All three of these children was born in this home. Thomas was 2nd counselor to Bishop Victor Hegsted in the Salem Ward. I worked in the different organizations, especially the Primary.

Although the home at Sugar City was almost ideal, still sugar beed farming was a new and hard task. Thomas had spent a great deal of his life on the large Echo Canyon Cattle Ranch of his Uncle Daniel Heiner; so when he got the opportunity to trade the beet farm for 200 acres of land with a large stock of cattle, a large house (unfinished) and good barn sheds, shop, grainery, etc., we traded and moved to Fox Creek, Chapin Ward in the Teton Basin. Shortly thereafter, Merle's husband Ellis P. Wilding took typhoid fever and with the addition of influenza, passed away on Sept. 22, 1918, leaving her with two small children and not much else. The crops were good for a time and the children big and little had plenty of chance to work at home. Putting up hay, miling the cows, feeding the many animals and tending and selling the milk.

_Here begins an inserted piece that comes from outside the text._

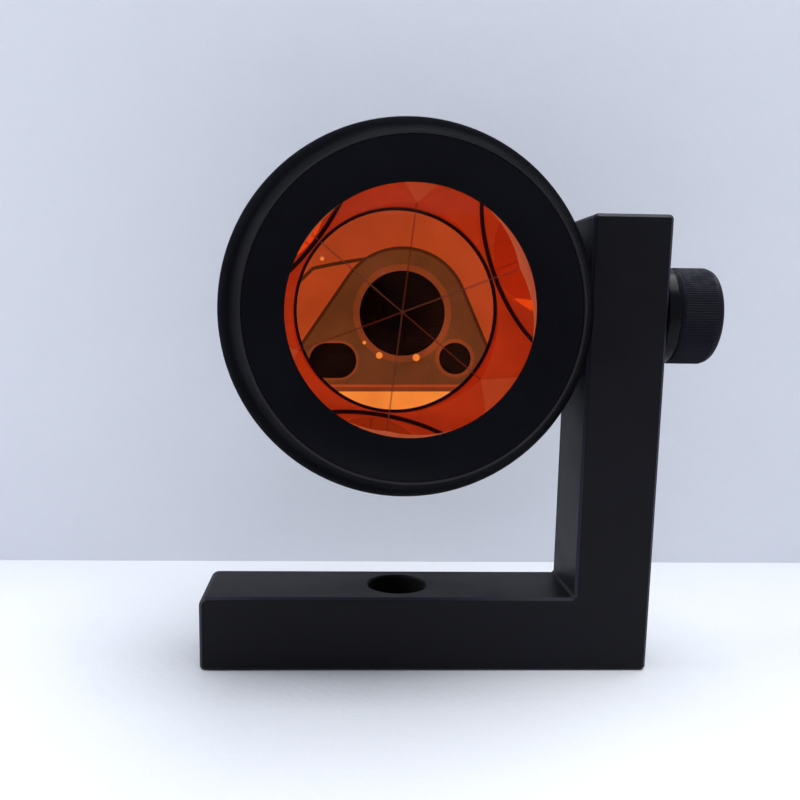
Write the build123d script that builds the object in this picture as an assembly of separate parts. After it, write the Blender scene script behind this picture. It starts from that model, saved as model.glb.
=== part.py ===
from build123d import *
from math import cos, pi, radians, sin, sqrt
import os

os.makedirs("parts", exist_ok=True)

# Survey prism on an L-shaped bar. All sizes in mm.
# Origin: where the axis of the foot's hole meets the underside of the foot.
# +Z is up, +X runs from the hole towards the post, and the prism looks along -Y.

# ---------------------------------------------------------------- driving sizes
# Prism glass: a round corner cube
glass_radius = 19.0
glass_side_land = 0.6           # height of the round side where it is lowest
glass_chamfer = 0.45            # blackened chamfer round the front face
glass_edge_bevel = 0.25         # bevels on the three rear edges
edge_azimuth = 21.7             # where the first rear edge points, degrees from +X
coating_thickness = 0.1

# Housing that holds the glass
front_wall = 6.3                # aperture edge to the housing's sharp front rim
barrel_bulge = 5.5              # the middle of the barrel beyond the front rim
aperture_step = 0.5             # how much smaller the aperture is than the glass
opening_to_pivot = 19.3         # aperture plane to the tilt axis
dish_depth = 3.6                # front rim to aperture plane
glass_recess = 0.9              # aperture plane to the front face of the glass
back_to_pivot = 18.0            # tilt axis to the flat back
back_rounding = 7.0
seat_depth = 1.3                # flat cut into the side of the barrel
rim_land = 0.35

# Front ring, seal and cushion
ring_flange_depth = 3.7         # rim to the shoulder the flange sits on
ring_thread_depth = 4.0         # length of the threaded part behind the flange
ring_thread_wall = 2.85
seal_section_radius = 0.4
cushion_thickness = 1.2
cushion_inner_radius = 11.0
pocket_end_radius = 1.2         # where the cone-shaped pocket behind the glass stops

# Clamp screw, M10 with a low round head
thread_radius = 5.0
screw_length = 22.0
head_radius = 8.0
head_height = 7.2
head_rounding = 1.2
head_groove = 0.55              # chamfer on the head's inner edge, beside the washer
hex_across_flats = 7.0
hex_depth = 4.2
knurl_count = 120
knurl_depth = 0.13
knurl_start = 0.7               # from the head's inner face
knurl_end_margin = 1.3
lock_washer_thickness = 2.2
lock_washer_gap = 0.9
lock_washer_rounding = 0.45
friction_washer_thickness = 0.45

# Bracket
bracket_depth = 15.5
foot_thickness = 12.8
post_thickness = 12.8
foot_overhang = 33.4            # hole axis to the free end of the foot
foot_to_head_gap = 16.8         # top of the foot to the lowest point of the barrel
post_above_pivot = 15.9
foot_hole_radius = 5.0
foot_hole_chamfer = 0.4
inner_corner_radius = 0.6
foot_tip_radius = 1.5
outer_corner_radius = 0.8
edge_break = 0.5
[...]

Chapin was a friendly community and all enjoyed the church work, dances and parties, also the school. The young folks stayed with Merle for a time and went to High School in Sugar City. The family was stricken with the flu, and everyone except Merle had it. But all pulled through. We were very fortunate for many passes away. The country was in a depression, and we did not escape that.

In fact, we never quite overcame it's effects. Merle and Mary went to summer school in Pocatello during the summer of 1920 to prepare to teach school. Mary had a school at Jefferson Co., and Merle at Cache, Teton Co. In October, Mary was married to Alma A. Kunz. In Nov. of the the same year Norma was married to Evan B. Floy, and Merle was married to Solomon Fullmer on Dec 22, 1920. We moved to Draper, Utah in 1930 and engaged in farming, chicken raising, dairying and stayed there for two years. This move did not work out and we were glad to return to Teton Basin, where we lived in Driggs in several different houses, down on the Covet, the Timpson place, the Hobbs house, the old Eddington Hotel, the Paul place.

We finally bought the Chestie Henry place and remodeled it, and made us a very comfortable home. We had chickens, some cows still at the place where Grant lived, a nice garden. Morgan was married on June 1, 1937 to Ivy Lorraine Griggs. Grant was married on October 2, 1940 to Leona Josephine Nelson. Angus had married Charlotte Hamblin on June 1, 1924. Roscoe was married to Lucile Vaudrey on April 23, 1931. Isabel had married David Earl Simmons on Feb. 25, 1927. Elva had married Eldon Winger on April 2, 1930. Elizabeth never married, she was a true musician and played the tunes she liked.

Thomas had cancer in his late years and suffered terribly. Finally passing away on Sept. 22, 1948 at home here in Driggs. Lizzie's health began to fail and after an operation she passed away in Feb. 1949.

I have raised eleven children. All of them except one have married and have families, and all of them have had their endowments.

Isabella Hogg Grover passed away Dec. 9, 1950, after a stroke at her home in Driggs. She was buried beside her husband, Thomas M. Grover and her daughter Elizabeth in the Rexburg Cemetery in Madison Co., at Rexburn Idaho, on Dec. 12, 1950.